Essential language is transformative and sparks clarity, which generates a new conversation. It moves us from a state of vagueness and detachment (or even helplessness) into taking responsibility for how we’re showing up in an actual situation. For example, if people tell you, “My job is a nightmare and stressful,” they’re describing a scenario in their lives but not really putting themselves inside the experience. If they were to rephrase this using essential language, they might instead say something like, “I am frustrated by my relationship with my boss and don’t feel as if I’m being heard.” Now we’re getting somewhere! Just by making that small shift, you gain access to what’s really happening in concrete terms. You then generate an energetic flow and create new possibilities in ways to relate, communicate, and empower yourself now and into a new future. Instead of feeling helpless under the past-based, conceptual, story-land version you’ve been telling (“It’s a nightmare and stressful”), you’ve taken ownership of the experience and are freed to steer conversations and perceptions in new, energetic directions.
It’s the same for listening. Being of power requires that when in a conversation we focus on the experience of each other’s essence—the gold—versus the script. Most of us can’t really communicate powerfully because we don’t typically pay attention to and really get the speaker’s experience. Instead, we hear the little know-it-all voice in our head that evaluates the rightness or wrongness of the other person’s reality compared with our own. Distinguishing how you listen is the key to evolving the way you communicate. The power of essential speaking is born out of listening from a quiet space in your being.
I’ll share a story with you to show you what I mean. One evening in 2003, I was teaching a filled-to-capacity class at my institute in Boston. A few journalists from the local media were doing a story on the popularity of Baptiste Yoga, but they didn’t want to participate. They just wanted to observe me teach the class and take notes, so I set up some chairs for them in the back of the room. They were quietly talking amongst themselves as I was simultaneously leading the class, but clearly the conversations were vastly different.
From their seats in the back of the room, the reporters were taking notes about the yoga practice and what people were experiencing on the mat. They were assessing, judging, and making assumptions about what it felt like and describing what certain poses looked like, but they weren’t personally engaged in the practice or embodying the experience in a way that gave any access to the benefits of it.
The question this story brings up is this: what type of conversations are you having in your life? Are you on the mat, directing and elevating the energy, expressing from the epicenter of your own experience in ways that inspire creativity, flow, and power? Or are you just observing from the sidelines and talking about what’s happening around you, not making any real difference?

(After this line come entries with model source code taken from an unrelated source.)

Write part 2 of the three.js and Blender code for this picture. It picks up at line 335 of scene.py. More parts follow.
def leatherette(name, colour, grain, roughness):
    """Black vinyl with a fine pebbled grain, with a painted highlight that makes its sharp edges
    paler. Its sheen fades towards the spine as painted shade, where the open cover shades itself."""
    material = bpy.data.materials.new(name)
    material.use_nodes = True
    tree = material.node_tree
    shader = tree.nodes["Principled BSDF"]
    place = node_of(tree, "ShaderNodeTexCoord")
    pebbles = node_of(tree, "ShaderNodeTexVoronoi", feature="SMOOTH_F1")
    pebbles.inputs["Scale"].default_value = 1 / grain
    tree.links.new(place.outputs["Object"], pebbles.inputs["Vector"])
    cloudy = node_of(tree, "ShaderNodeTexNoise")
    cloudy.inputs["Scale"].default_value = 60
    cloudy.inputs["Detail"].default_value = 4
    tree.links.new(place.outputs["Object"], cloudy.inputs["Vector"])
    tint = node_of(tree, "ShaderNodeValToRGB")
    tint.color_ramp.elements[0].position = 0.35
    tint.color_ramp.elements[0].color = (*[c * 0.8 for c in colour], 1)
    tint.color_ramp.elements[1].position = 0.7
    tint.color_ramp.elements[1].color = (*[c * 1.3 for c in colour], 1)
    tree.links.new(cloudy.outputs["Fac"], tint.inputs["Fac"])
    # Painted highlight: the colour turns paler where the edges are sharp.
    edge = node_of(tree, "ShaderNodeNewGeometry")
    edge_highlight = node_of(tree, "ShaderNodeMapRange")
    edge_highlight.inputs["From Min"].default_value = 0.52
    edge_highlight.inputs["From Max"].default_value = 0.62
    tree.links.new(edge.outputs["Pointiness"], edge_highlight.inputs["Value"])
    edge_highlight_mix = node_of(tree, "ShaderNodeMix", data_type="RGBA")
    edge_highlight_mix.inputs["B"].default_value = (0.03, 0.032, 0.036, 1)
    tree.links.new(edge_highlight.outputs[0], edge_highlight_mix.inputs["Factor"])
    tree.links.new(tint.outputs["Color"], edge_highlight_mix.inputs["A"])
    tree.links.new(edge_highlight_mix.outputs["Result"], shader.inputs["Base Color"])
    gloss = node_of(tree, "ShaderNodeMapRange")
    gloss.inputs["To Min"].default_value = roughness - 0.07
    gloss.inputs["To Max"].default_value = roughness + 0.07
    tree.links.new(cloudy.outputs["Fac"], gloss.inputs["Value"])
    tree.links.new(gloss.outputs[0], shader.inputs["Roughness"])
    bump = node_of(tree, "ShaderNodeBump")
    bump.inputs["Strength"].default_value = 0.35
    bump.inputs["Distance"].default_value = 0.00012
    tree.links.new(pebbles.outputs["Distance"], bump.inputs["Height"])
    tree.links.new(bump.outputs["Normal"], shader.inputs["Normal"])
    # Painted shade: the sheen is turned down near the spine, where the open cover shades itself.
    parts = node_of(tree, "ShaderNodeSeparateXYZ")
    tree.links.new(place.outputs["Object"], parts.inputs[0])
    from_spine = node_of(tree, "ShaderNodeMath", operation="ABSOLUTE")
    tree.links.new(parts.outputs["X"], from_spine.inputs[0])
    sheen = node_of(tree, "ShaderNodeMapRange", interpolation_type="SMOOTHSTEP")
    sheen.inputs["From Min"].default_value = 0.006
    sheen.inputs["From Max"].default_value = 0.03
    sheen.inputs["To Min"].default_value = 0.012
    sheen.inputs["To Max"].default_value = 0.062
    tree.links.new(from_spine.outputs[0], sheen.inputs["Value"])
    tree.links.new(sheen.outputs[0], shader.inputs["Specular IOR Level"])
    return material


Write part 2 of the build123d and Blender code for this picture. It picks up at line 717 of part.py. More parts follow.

You know who has the hardest time with essential communication? It’s usually those individuals who are highly educated. When you know a lot, you’re naturally wired to speak from that base of conceptual knowledge. This was the case with Cynthia, a 22-year-old graduate student who participated in an exercise we do in teacher trainings around “What the training is about.” In it, participants write out how they would describe to someone at home what the weeklong transformational training is all about, as if they were talking to someone who had never given personal growth a single thought—a neighbor, for instance. The challenge is to say it in a way that not only makes sense to him, but also to have him walk away feeling as if the transformational results you experienced might be possible for him, too. This doesn’t involve convincing anyone or selling it; it’s about speaking plainly, concretely, and deeply from the heart without all the window dressing.

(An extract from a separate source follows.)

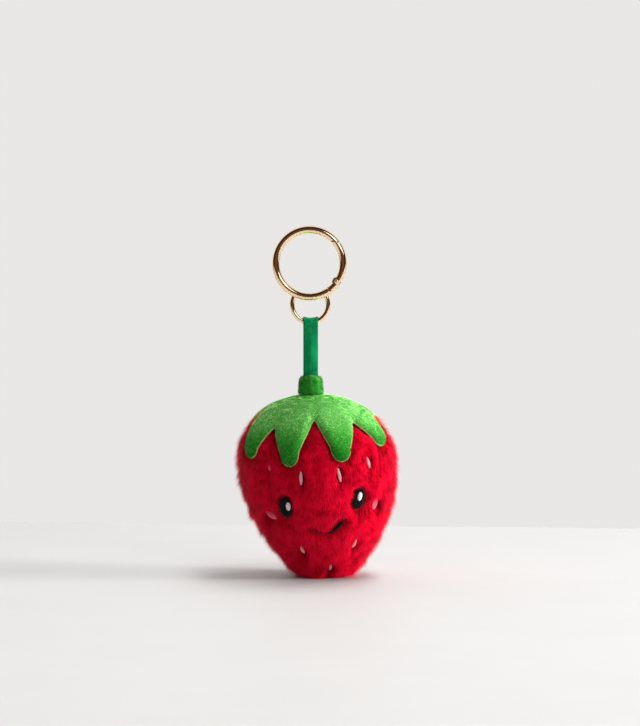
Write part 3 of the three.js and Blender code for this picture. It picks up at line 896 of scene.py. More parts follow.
def ribbon_mesh(ply):
    """The folded strip as a closed sheet, with lay giving each point's place across and along it."""
    columns = np.linspace(-RIBBON_HALF, RIBBON_HALF, 23)
    layers = []
    for side in (0.0, ply):
        sheet = []
        for x in columns:
            thin = 0.5 * ply * (abs(x) / RIBBON_HALF) ** 14
            path = ribbon_path(x, side + (thin if side == 0 else -thin))
            sheet.append(np.column_stack([np.full(len(path), RIBBON_X + x), path]))
        layers.append(sheet)
    inner, outer = np.array(layers[0]), np.array(layers[1])
    rows = inner.shape[1]
    verts, faces = lofted([np.concatenate([outer[:, j], inner[::-1, j]]) for j in range(rows)])
    steps = np.linalg.norm(np.diff(outer[len(columns) // 2], axis=0), axis=1)
    along = np.concatenate([[0], np.cumsum(steps)])
    across = np.concatenate([columns, columns[::-1]])
    lay = np.zeros((len(verts), 3))
    lay[: rows * len(across), 0] = np.tile(across, rows)
    lay[: rows * len(across), 1] = np.repeat(along, len(across))
    return verts, faces, lay


class KEYCHAIN_OT_ribbon(bpy.types.Operator):
    """Make the ribbon that is folded over the loop and sewn into the stem"""

    bl_idname = "keychain.ribbon"
    bl_label = "Ribbon"

    def execute(self, context):
        settings = context.scene.keychain_ribbon
        cloth = ribbon_material(settings)
        verts, faces, lay = ribbon_mesh(settings.ply)
        ribbon = make_piece("ribbon", verts, faces, cloth)
        write_attribute(ribbon.data, "lay", "FLOAT_VECTOR", lay)
        sharpened(ribbon, 60)
        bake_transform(ribbon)
        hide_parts("ribbon_fold", "ribbon_strap")

        half = settings.ply + 0.06 * MM
        section = [(-1, -0.6), (-0.9, -1), (0.9, -1), (1, -0.6), (1, 0.6), (0.9, 1), (-0.9, 1), (-1, 0.6)]
        levels = np.linspace(TAIL_LOW.z, RIBBON_END + 0.1 * MM, 28)
        rings = [[(RIBBON_X + RIBBON_HALF * a, half * b, z) for a, b in section] for z in levels]
        verts, faces = lofted(rings)
        hem = make_piece("ribbon_end", verts, faces, cloth)
        lay = np.stack([verts[:, 0] - RIBBON_X, RIBBON_END - verts[:, 2], 0 * verts[:, 2]], -1)
        write_attribute(hem.data, "lay", "FLOAT_VECTOR", lay)
        sharpened(hem, 40)
        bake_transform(hem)
        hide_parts("ribbon_tail")
        return {"FINISHED"}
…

Cynthia carefully constructed her piece the way she would a term paper for school and then shared her letter with the group. Here’s what she said: “The teacher training program is based on the Baptiste syllabus, which consists of three elements: Baptiste Yoga practice, meditation, and inquiry. As the students move through the seven days, breakthroughs occur as they discover themselves and awaken their inner sense of power.”
You could tell that she thought she’d nailed it … until the feedback she got from another student was, “That was an A+ paper … awesome! You were very thorough in your explanation of what we learned here. But I don’t feel you, and I definitely don’t know anything about your personal experience, what inspired you, your breakthroughs, or if you had a personal transformation and how that impacted yous.”

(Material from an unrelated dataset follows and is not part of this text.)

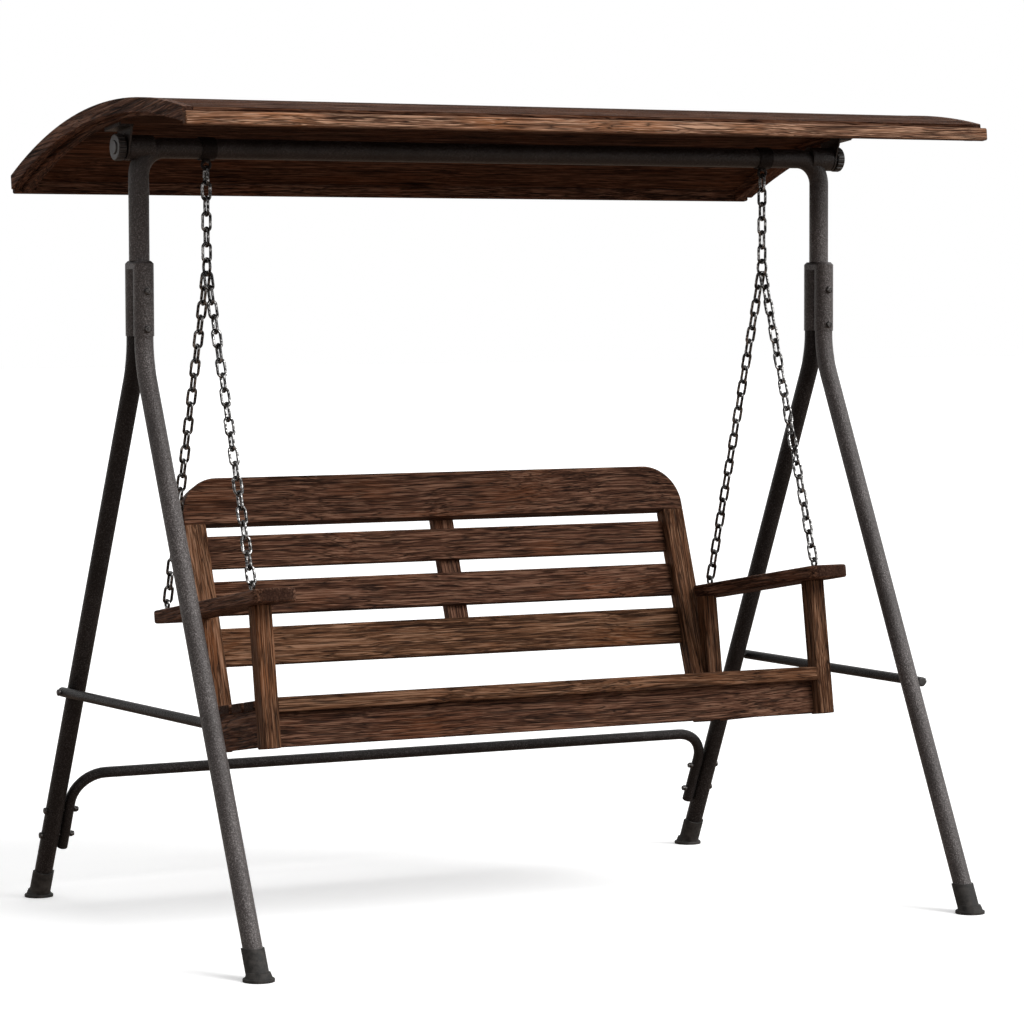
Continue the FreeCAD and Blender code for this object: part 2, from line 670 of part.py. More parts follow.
def make_front_slat():
    """The first seat slat, with a thick nosing that hangs over the apron."""
    half_x = BENCH_HALF_X - POST_W
    corners = [(0, 0), (FRONT_SLAT_D, 0), (FRONT_SLAT_D, -SLAT_T), (NOSING_D, -SLAT_T),
               (NOSING_D, -NOSING_T), (0, -NOSING_T), (0, 0)]
    shape = slab(Part.makePolygon([V(0, y, z) for y, z in corners]), -half_x, half_x)
    nose = [edge for edge in shape.Edges if edge.BoundBox.YMax < 0.01
            and edge.BoundBox.XLength > half_x]
    shape = shape.makeFillet(5.0, nose)
    return shape.cut(seat_screws())


def make_seat_slats():
    half_x = SEAT_HALF_X
    slats = []
    for start in seat_slat_starts():
        slat = board(-half_x, half_x, start, start + SEAT_SLAT_W, -SLAT_T, 0, 3.5)
        slats.append(slat.cut(seat_screws()))
    return grouped(slats)


def make_front_apron():
    """The board under the seat's front edge, between the front posts."""
    half_x = BENCH_HALF_X - POST_W
    return board(-half_x, half_x, NOSING_D, NOSING_D + RAIL_T, APRON_BOTTOM, -SLAT_T)


def make_rear_rail():
    """The rail between the feet of the back stiles."""
    half_x = BACK_HALF_X - STILE_W
    return board(-half_x, half_x, REAR_RAIL_Y, REAR_RAIL_Y + RAIL_T, REAR_RAIL_BOTTOM, -SLAT_T)


def make_side_apron(side):
    outer = side * SEAT_HALF_X
    apron = board(outer, outer - side * SIDE_APRON_T, NOSING_D + RAIL_T, REAR_POST_Y,
                  SIDE_APRON_BOTTOM, -SLAT_T)
    return apron.cut(seat_screws())


def make_bearers():
    """Bars that run front to rear under the seat slats."""
    bearers = []
    for x in (-BEARER_X, 0.0, BEARER_X):
        bearer = board(x - BEARER_W / 2, x + BEARER_W / 2, NOSING_D + RAIL_T, REAR_RAIL_Y,
                       REAR_RAIL_BOTTOM + 10, -SLAT_T, 1.5)
        bearers.append(bearer.cut(seat_screws()))
    return grouped(bearers)


def stile_board(side):
    outer, inner = side * BACK_HALF_X, side * (BACK_HALF_X - STILE_W)
    return placed(board(outer, inner, 0, STILE_T, STILE_FOOT, TOP_RAIL[0]), back_placement())


def stile_notch(side):
    """What an armrest leaves out for the stile, open to the rear."""
    outer, inner = side * BACK_HALF_X, side * (BACK_HALF_X - STILE_W)
    return placed(board(outer, inner, 0, 3 * STILE_T, STILE_FOOT, TOP_RAIL[0]), back_placement())


def make_stile(side):
    return stile_board(side).cut(stile_bolts())


def make_centre_stile():
    """The middle batten, behind the slats from the lowest one up to the top rail."""
    half = CENTRE_STILE_W / 2
    stile = board(CENTRE_STILE_X - half, CENTRE_STILE_X + half, STILE_T,
                  STILE_T + CENTRE_STILE_T, BACK_SLATS[0][0] + 14, TOP_RAIL[1] - 30)
    return placed(stile, back_placement())


def make_back_slat(low, high):
    half_x = BACK_HALF_X - STILE_W
    slat = board(-half_x, half_x, STILE_T - BACK_SLAT_T, STILE_T, low, high)
    return placed(slat, back_placement())


def make_top_rail():
    """The head of the backrest, with big rounded upper corners."""
    shape = Part.makeBox(2 * BACK_HALF_X, STILE_T, TOP_RAIL[1] - TOP_RAIL[0],
                         V(-BACK_HALF_X, 0, TOP_RAIL[0]))
    corners = [edge for edge in shape.Edges if edge.BoundBox.YLength > STILE_T - 0.1
               and edge.BoundBox.ZMin > TOP_RAIL[1] - 0.1]
    shape = shape.makeFillet(TOP_RAIL_CORNER_R, corners)
    rim = [edge for edge in shape.Edges if edge.BoundBox.YLength < 0.1]
    shape = shape.makeFillet(2.5, rim)
    return placed(shape, back_placement())


# ---------------------------------------------------------------- chains
def make_link():
    """One oval link about the origin: long along Z, flat in the XZ plane."""
    bend_r = (LINK_IN_W + WIRE_D) / 2
    half = (LINK_IN_L - LINK_IN_W) / 2
    pieces = []
    for sign in (1, -1):
        pieces.append(rod(V(sign * bend_r, 0, -half), V(sign * bend_r, 0, half), WIRE_D))
        disc = Part.Face(Part.Wire(Part.makeCircle(WIRE_D / 2, V(bend_r, 0, sign * half), Z_AXIS)))
        pieces.append(disc.revolve(V(0, 0, sign * half), V(0, -sign, 0), 180))
    return pieces[0].fuse(pieces[1:]).removeSplitter()


def make_chain(start, end, count, first_turn, start_bar_r, end_bar_r):
    """Links in a straight line from one bar to the next, the first turned by first_turn."""
    link = make_link()
    along = (end - start).normalize()
    lean = FreeCAD.Rotation(Z_AXIS, along)
    first = LINK_IN_L / 2 - start_bar_r
    last = (end - start).Length - (LINK_IN_L / 2 - end_bar_r)
    step = (last - first) / (count - 1)
    links = []
    for number in range(count):
        turn = FreeCAD.Rotation(Z_AXIS, first_turn + 90 * (number % 2))
        at = start + along * (first + step * number)
        links.append(placed(link, FreeCAD.Placement(at, lean.multiply(turn))))
    return links


def hook_point(side):
    """Where the first link bears on the eye under the crossbar."""
    return V(side * HANGER_X, 0, HOOK_EYE_Z - HOOK_EYE_R)


def ring_centre(side):
    """The junction ring hangs at the end of the short upper chain."""
    slack = 0.05 * (HANGER_LINKS - 1)
    reach = HANGER_LINKS * LINK_IN_L - HOOK_WIRE_R - RING_WIRE_R - slack
    return hook_point(side) - Z_AXIS * (reach + RING_R)


def make_hanger_chain(side):
    """The short upper chain and the ring that the two bench chains hang from."""
    centre = ring_centre(side)
    top = centre + Z_AXIS * RING_R
    links = make_chain(hook_point(side), top, HANGER_LINKS, 90, HOOK_WIRE_R, RING_WIRE_R)
    return grouped(links + [ring(centre, X_AXIS, RING_R, RING_WIRE_R)])


def make_bench_chain(side):
    """The front and rear chains of one side, from the ring down to the armrest eyes."""
    centre = ring_centre(side)
    links = []
    for eye_y, count in zip(ARM_EYE_Y, (FRONT_LINKS, REAR_LINKS)):
        eye = bench_placement().multVec(V(side * HANGER_X, eye_y, ARM_EYE_Z))
        along = (eye - centre).normalize()
        start, end = centre + along * RING_R, eye - along * ARM_EYE_R
        links += make_chain(start, end, count, 0, RING_WIRE_R, ARM_WIRE_R)
    return grouped(links)


# ---------------------------------------------------------------- nodes
def stand_nodes():
    nodes = {"crossbar": make_crossbar(), "rear_stabiliser": make_rear_stabiliser(),
             "brace_end_plugs": make_brace_plugs()}
    for side_name, side in SIDES:
        nodes[f"post_{side_name}"] = make_post(side)
        nodes[f"leg_socket_{side_name}"] = make_leg_socket(side)
        nodes[f"side_brace_{side_name}"] = make_side_brace(side)
        for end_name, end in ENDS:
            nodes[f"leg_{end_name}_{side_name}"] = make_leg(side, end)
            nodes[f"foot_{end_name}_{side_name}"] = make_foot(side, end)
    nodes["pivot_hubs"] = grouped([make_pivot_hub(side) for _, side in SIDES])
    nodes["hanger_clamps"] = grouped([make_hanger_clamp(side) for _, side in SIDES])
    for name, places in stand_bolts().items():
        nodes[name] = grouped([bolt(*ends) for ends in places])
    nodes["cap_nuts"] = grouped([cap_nut(end, (end - start).normalize())
                                 for name, places in stand_bolts().items()
                                 for start, end in places if name != "brace_screws"])
    for side_name, side in SIDES:
        nodes[f"tilt_knob_{side_name}"] = make_tilt_knob(side)
        nodes[f"hanger_chain_{side_name}"] = make_hanger_chain(side)
        nodes[f"bench_chain_{side_name}"] = make_bench_chain(side)
    return nodes


def roof_nodes():
    nodes = {"roof_inner_ribs": make_inner_ribs(), "roof_planks": make_planks(),
             "roof_screws": make_roof_screws()}
    for end_name, end in ENDS:
        nodes[f"roof_{end_name}_fascia"] = make_fascia(end)
    for side_name, side in SIDES:
        nodes[f"roof_end_rib_{side_name}"] = make_end_rib(side)
        nodes[f"roof_bracket_{side_name}"] = make_roof_bracket(side)
    return {name: placed(shape, roof_placement()) for name, shape in nodes.items()}


def bench_nodes():
    nodes = {"front_apron": make_front_apron(), "rear_rail": make_rear_rail(),
             "seat_front_slat": make_front_slat(), "seat_slats": make_seat_slats(),
             "seat_bearers": make_bearers(), "back_top_rail": make_top_rail(),
             "back_centre_stile": make_centre_stile(),
             "bench_screws": grouped(seat_screws() + stile_bolts()),
             "arm_eye_bolts": grouped([eye_bolt(side, y) for _, side in SIDES
                                       for y in ARM_EYE_Y])}
    for name, (low, high) in zip(("bottom", "middle", "top"), BACK_SLATS):
        nodes[f"back_slat_{name}"] = make_back_slat(low, high)
    for side_name, side in SIDES:
        nodes[f"arm_post_front_{side_name}"] = make_front_post(side)
        nodes[f"arm_post_rear_{side_name}"] = make_rear_post(side)
        nodes[f"armrest_{side_name}"] = make_armrest(side)
        nodes[f"side_apron_{side_name}"] = make_side_apron(side)
        nodes[f"back_stile_{side_name}"] = make_stile(side)
    return {name: placed(shape, bench_placement()) for name, shape in nodes.items()}


def main():
    os.makedirs("parts", exist_ok=True)
    for nodes in (stand_nodes(), roof_nodes(), bench_nodes()):
        for name, shape in nodes.items():
            shape.exportStep(f"parts/{name}.step")


main()
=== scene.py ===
import json
import math

import bpy
from mathutils import Matrix, Vector

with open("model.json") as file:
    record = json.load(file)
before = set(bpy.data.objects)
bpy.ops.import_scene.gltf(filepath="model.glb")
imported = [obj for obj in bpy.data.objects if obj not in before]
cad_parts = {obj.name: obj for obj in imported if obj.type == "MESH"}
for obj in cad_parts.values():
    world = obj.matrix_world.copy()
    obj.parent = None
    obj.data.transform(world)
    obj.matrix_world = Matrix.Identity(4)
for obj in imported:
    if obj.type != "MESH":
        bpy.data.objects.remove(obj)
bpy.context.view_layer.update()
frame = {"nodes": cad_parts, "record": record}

# Looks of the garden porch swing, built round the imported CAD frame. Metres, +Z up, -Y is the front.
NODES = frame["nodes"]
SIDES = ("left", "right")
ENDS = ("front", "rear")

# How far each wooden group leans about X from the upright, in degrees.
SEAT_LEAN = 8.8
BACK_LEAN = SEAT_LEAN + 10.7
ROOF_LEAN = 6.4

# Where boards of one node change, in each group's own leaned coordinates.
SEAT_ROW_START = -0.293     # middle of the gap in front of the first slat
SEAT_ROW = 0.066            # slat and gap
ROOF_MIDDLE = -0.1995       # middle of the arch
ROOF_ARC_R = 1.634          # middle of the planks' thickness
PLANK_ANGLE = 0.0772        # plank and joint along the arch, radians

# Features of the grain per metre: along the board, then across it both ways.
SWAY = (1.6, 3.0, 3.0)
BANDS = (1.5, 44.0, 44.0)
STREAKS = (6.5, 200.0, 200.0)
# pale fibres of the grain, which also paint glossy highlight streaks
FIBRES_AND_SHEEN = (14.0, 330.0, 330.0)
COARSE_LINES = (1.6, 72.0, 72.0)
CLOSE_LINES = (5.5, 185.0, 185.0)
PATCHES = (4.0, 9.0, 9.0)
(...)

Cynthia realized that she was so wired to present arguments in careful language that she glossed right over what was real and authentic. There was no passion or sense of personal triumph in her words. After a few tries, she whittled her entire essay down to one essential sentence: “Through getting on the mat, meditation, and engaging in a process of self-discovery, I was presented with powerful tools to immediately reestablish vitality and freedom in my body, leaving me with a new inspiration; awareness; and the attitude that I am surrounded with support and can live, breathe, and act from a place of all things being possible in my life.”
Bull’s-eye! It just clicked with people; you could see it on their faces. This woman had dropped the canned script and spoke from the heart. Essential language can give you that “aha!” It has the kind of dynamic, from-the-heart energy that can make you laugh or cry—it hits a nerve. Sharing from your heart affirms something in you and everyone around you. It affirms something real about humanity and what your life is ultimately for. It takes you over as soon as you express it, and it takes other people over, too. They can see themselves in what you’ve shared, even if their experience isn’t the same as yours.
You want to be someone who reaches through to people, and that doesn’t just come automatically. That’s the irony here: you actually have to practice being essential, because the world puts so many layers of “should” onto you. That clarity of inspired naturalness is under there, and you just need to uncover it and come out from behind the safety of your protective tool kit and the flowery, vague, story-land language. This kind of articulation starts to roll out a new pathway, and a fresh energy of presence opens up. When you drop your script, you can be intentional, dance with what’s right in front of you, and author from your authentic power.
This applies to every area of expression in your life. When you show up and are willing to speak from your heart, come what may, that authenticity communicates directly with other people’s hearts. Doing so creates an energy that inspires you and those around you into action. You can transform your entire life with this one simple practice of essential speaking.